Theodore Roosevelt National Park, North Dakota
Theodore Roosevelt had no idea what was in store when he first came here on a hunting trip in 1883. He, like many at this time, had come to hunt the prized buffalo. After the deaths of both his mother and wife, mere hours apart, he returned here to start a new life as a cattle rancher. This rebuilding period changed Roosevelt. Enchanted by the wide-open spaces and captivating scenery inherent to the Badlands, he realized that America is a special place, full of beauty, and that it is important to preserve it. Without this chapter in his life, we might never have had the conservationist president, whose efforts created the National Park Service as we know it today. This park, which was initially part of the ranching business, is named in his honor. Today, visitors enjoy the same landscape; a wide variety of northern grassland plants and animals, including a healthier bison population; and a spectacular night sky, occasionally featuring the northern lights.

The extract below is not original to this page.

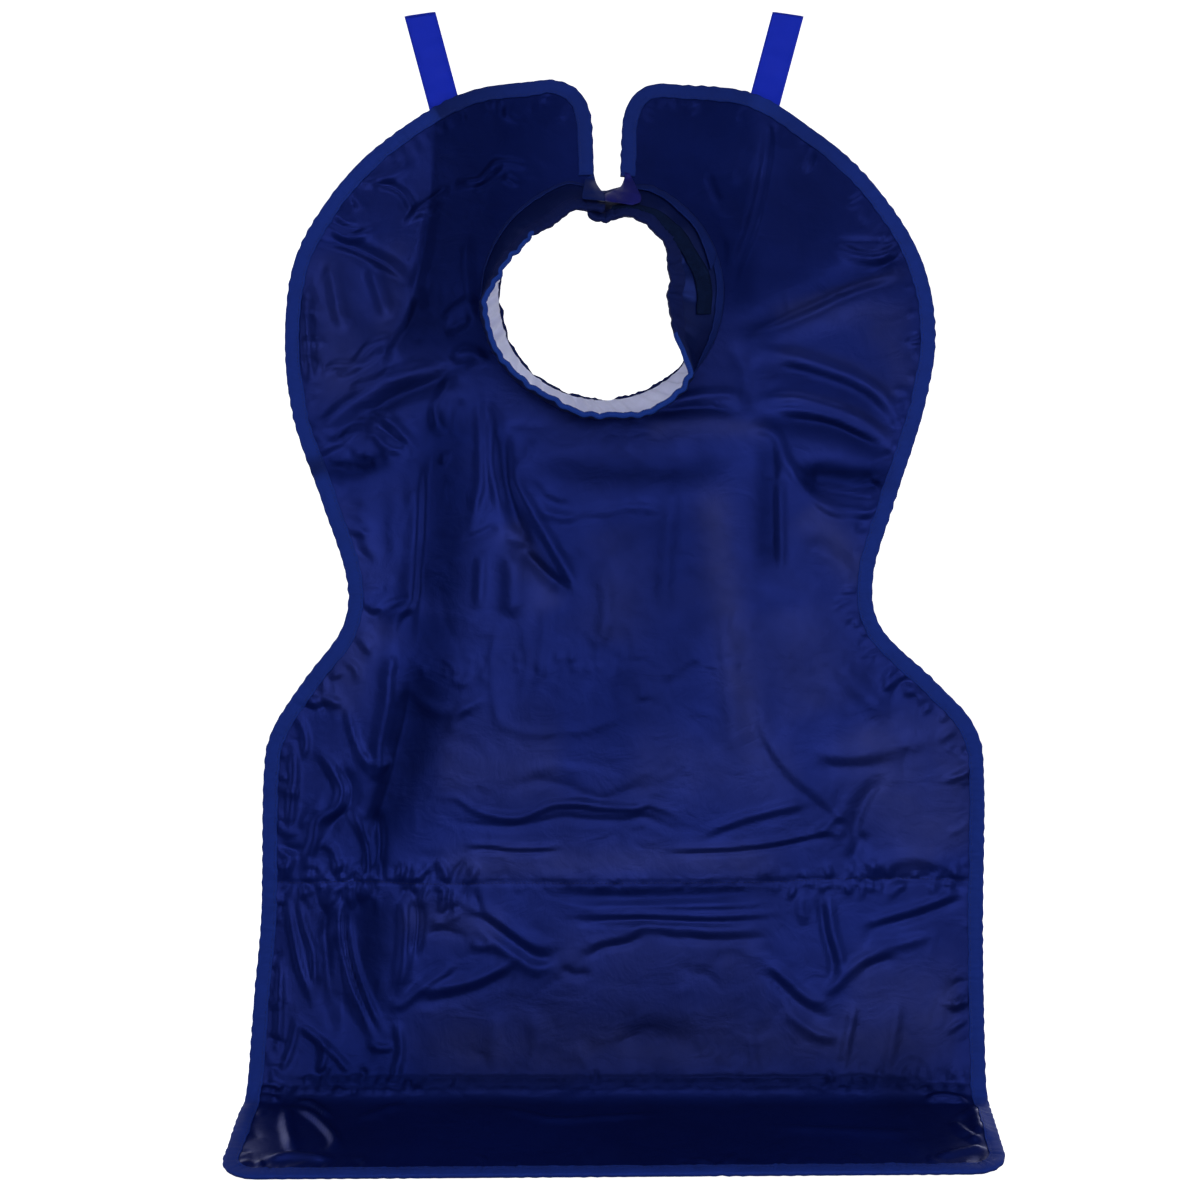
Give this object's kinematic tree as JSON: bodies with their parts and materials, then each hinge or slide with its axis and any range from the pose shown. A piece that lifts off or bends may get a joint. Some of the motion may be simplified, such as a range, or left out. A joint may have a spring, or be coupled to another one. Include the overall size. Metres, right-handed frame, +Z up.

Glacier National Park, Montana
Driving along the “Going to the Sun” highway, visitors will be awestruck by the glacially carved mountain backdrop and 1 million-plus acres of untouched wilderness, teaming with a thousand types of wildflowers and wildlife ranging from bighorn sheep to the Canada lynx. Across the border, Canada’s Waterton-Lakes National Park preserves the uninterrupted natural landscape, and together they form the world’s first international park, appropriately titled Waterton-Glacier International Peace Park.